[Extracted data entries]
------------------------------------------------------------

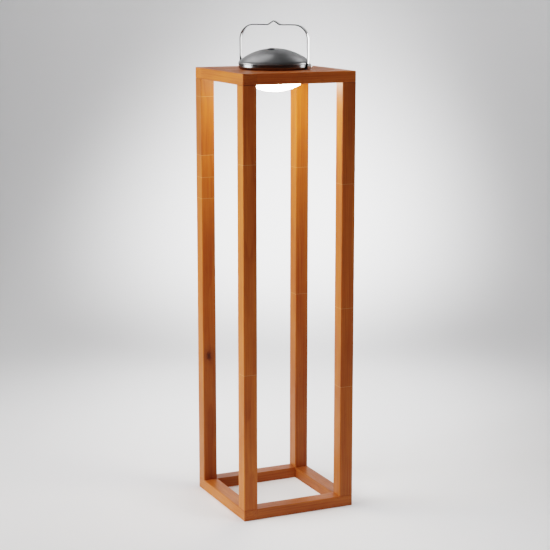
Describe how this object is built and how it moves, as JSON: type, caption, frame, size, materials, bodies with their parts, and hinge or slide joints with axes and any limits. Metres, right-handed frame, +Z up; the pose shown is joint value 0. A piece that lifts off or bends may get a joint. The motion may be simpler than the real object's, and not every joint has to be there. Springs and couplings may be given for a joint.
{
  "type": "floor lamp",
  "caption": "Tall open wooden lantern frame with a lift-out rechargeable lamp head in its top: metal dome, hanging bail and an opal bowl that shines down.",
  "frame": {"origin": "centre of the square foot, on the floor", "axes": "+Z up; -Y towards the front side of the frame, +X to its right"},
  "size_m": [0.25, 0.25, 1.0185],
  "materials": {
    "frame_wood": "satin oiled, reddish brown",
    "dowel_wood": "plain",
    "dark_metal": "satin dark grey",
    "button_metal": "satin dark grey",
    "screw_steel": "zinc plated",
    "bail_steel": "brushed",
    "polished_steel": "polished",
    "dark_plastic": "moulded",
    "opal": "opal, lit from inside",
    "seal_rubber": "soft",
    "bare_aluminium": "plain",
    "white_board": "printed board, white mask",
    "board": "printed board, green mask",
    "led": "clear over phosphor",
    "cell_wrap": "plastic film over the can"
  },
  "bodies": {
    "frame": {"post_front_right": "frame_wood", "post_back_right": "frame_wood", "post_back_left": "frame_wood", "post_front_left": "frame_wood", "base_rail_front": "frame_wood", "base_rail_right": "frame_wood", "base_rail_back": "frame_wood", "base_rail_left": "frame_wood", "top_rail_front": "frame_wood", "top_rail_right": "frame_wood", "top_rail_back": "frame_wood", "top_rail_left": "frame_wood", "top_panel": "frame_wood", "base_post_dowels": "dowel_wood", "top_post_dowels": "dowel_wood", "base_rail_dowels": "dowel_wood", "top_rail_dowels": "dowel_wood"},
    "lamp_head": {"head_base_ring": "dark_metal", "dome_cap": "dark_metal", "dome_screws": "screw_steel", "tact_switch": "dark_plastic", "switch_board": "board", "switch_board_screws": "screw_steel", "pivot_screws": "polished_steel", "pivot_washers": "dark_plastic", "opal_bowl": "opal", "bowl_seal": "seal_rubber", "lamp_plate": "bare_aluminium", "lamp_plate_screws": "screw_steel", "led_board": "white_board", "led_chips": "led", "battery_cells": "cell_wrap", "battery_holder": "dark_plastic", "control_board": "board", "board_spacers": "screw_steel", "board_screws": "screw_steel", "charging_socket": "screw_steel"},
    "bail": {"bail_handle": "bail_steel"},
    "button": {"power_button": "button_metal", "switch_plunger": "dark_plastic"},
    "plug": {"port_plug": "seal_rubber"}
  },
  "joints": [
    {"name": "head_lift", "type": "slide", "parent": "frame", "child": "lamp_head", "axis": [0, 0, 1], "range_m": [0, 0.12]},
    {"name": "bail_swing", "type": "hinge", "parent": "lamp_head", "child": "bail", "pos_m": [0, 0, 0.9263], "axis": [0.6691, -0.7431, 0], "range_deg": [-90, 90]},
    {"name": "button_press", "type": "slide", "parent": "lamp_head", "child": "button", "axis": [0.1066, 0.096, -0.9897], "range_m": [0, 0.0008], "stiffness_N_per_m": 2000, "springref_m": -0.0005},
    {"name": "plug_pull", "type": "slide", "parent": "lamp_head", "child": "plug", "axis": [0.7431, 0.6691, 0], "range_m": [0, 0.012]}
  ]
}
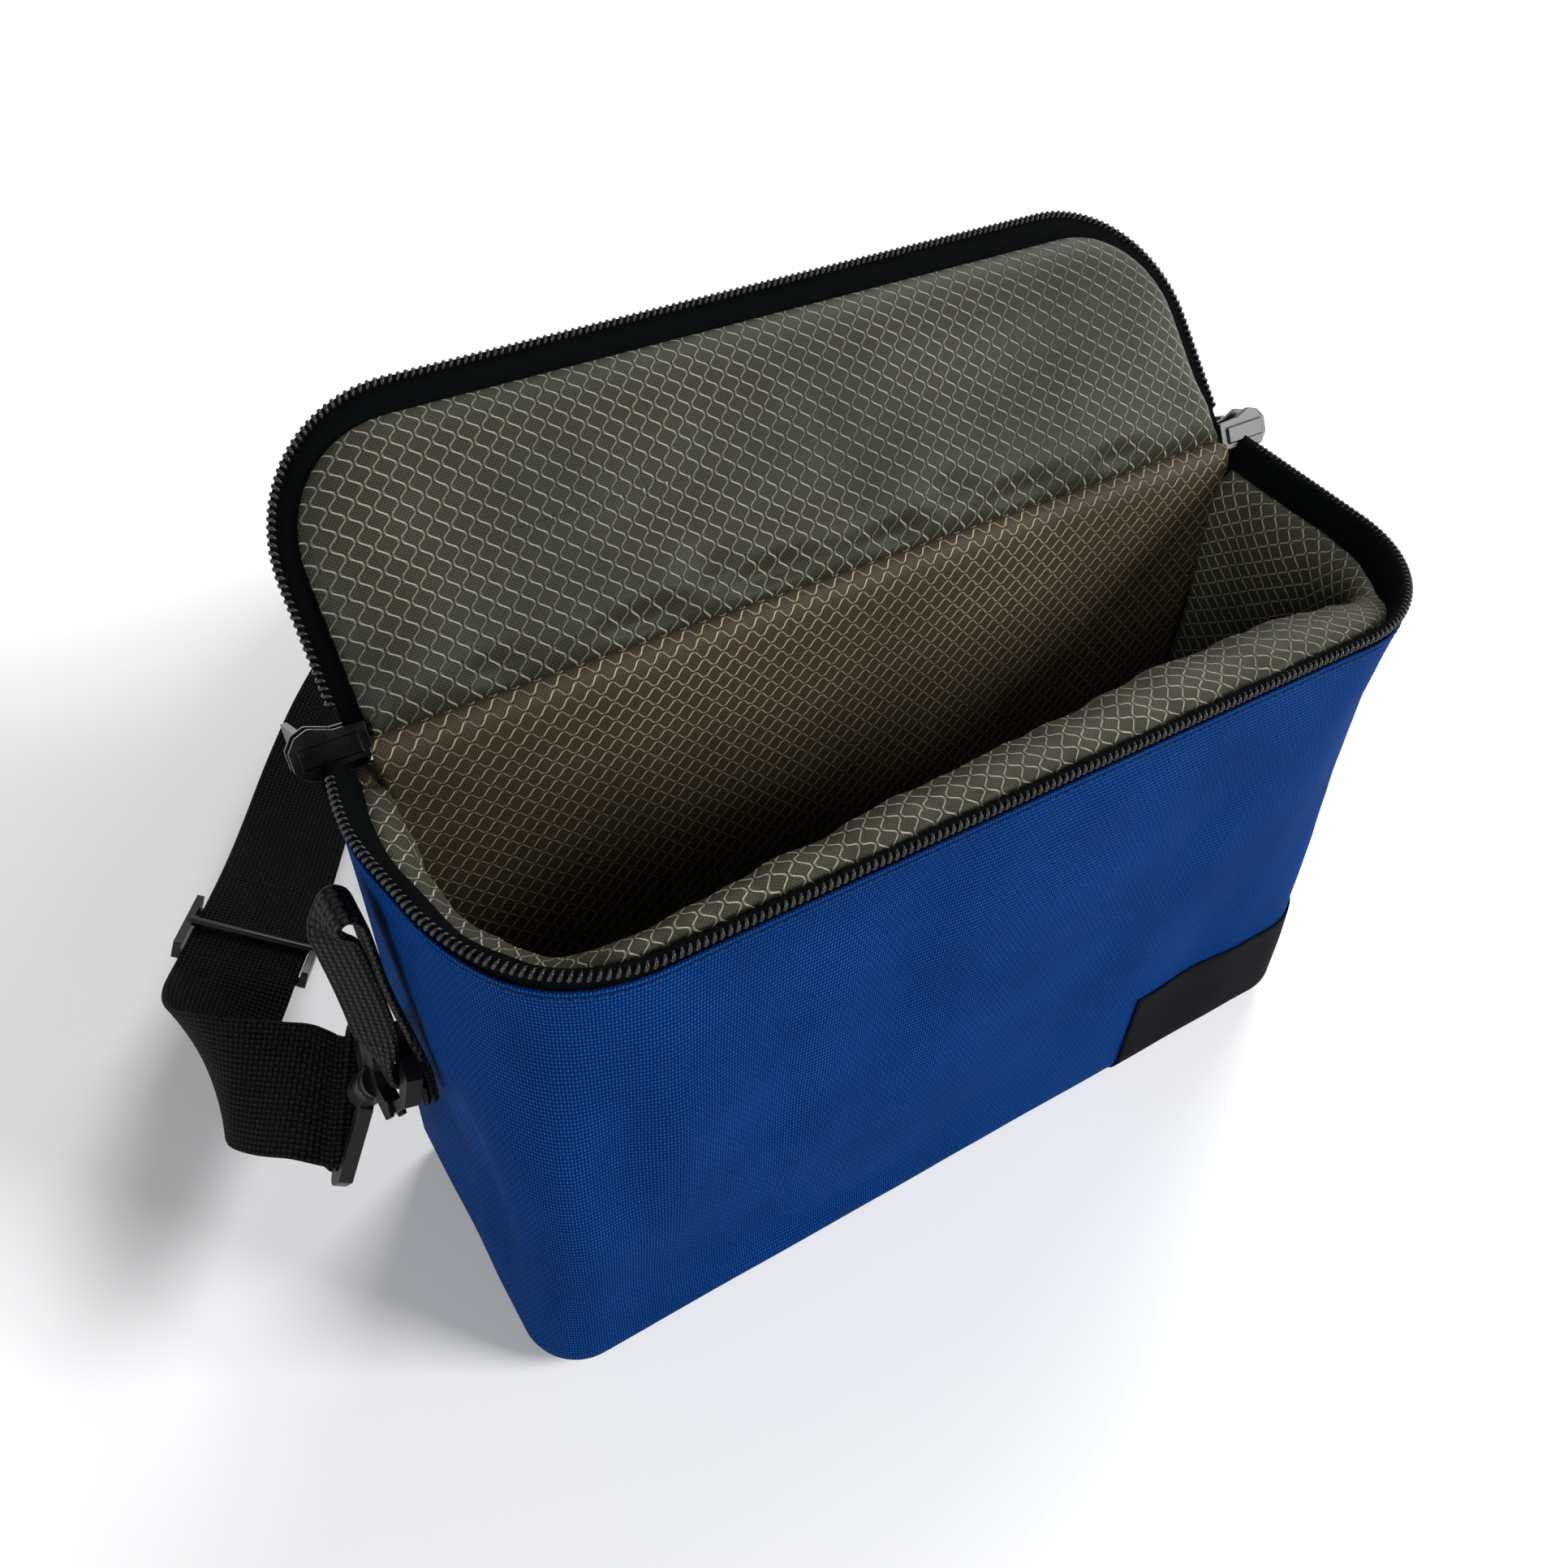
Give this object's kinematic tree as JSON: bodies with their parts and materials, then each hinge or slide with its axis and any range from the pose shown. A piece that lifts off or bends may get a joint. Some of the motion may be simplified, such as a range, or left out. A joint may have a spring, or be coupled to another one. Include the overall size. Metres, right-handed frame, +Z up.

------------------------------------------------------------

> WHAT THIS TASK INVOLVES
Above are the records; copy every line in them that holds the word "axes".

> FINAL RESULT
Describe how this object is built and how it moves, as JSON: type, caption, frame, size, materials, bodies with their parts, and hinge or slide joints with axes and any limits. Metres, right-handed frame, +Z up; the pose shown is joint value 0. A piece that lifts off or bends may get a joint. The motion may be simpler than the real object's, and not every joint has to be there. Springs and couplings may be given for a joint.
  "frame": {"origin": "centre of the square foot, on the floor", "axes": "+Z up; -Y towards the front side of the frame, +X to its right"},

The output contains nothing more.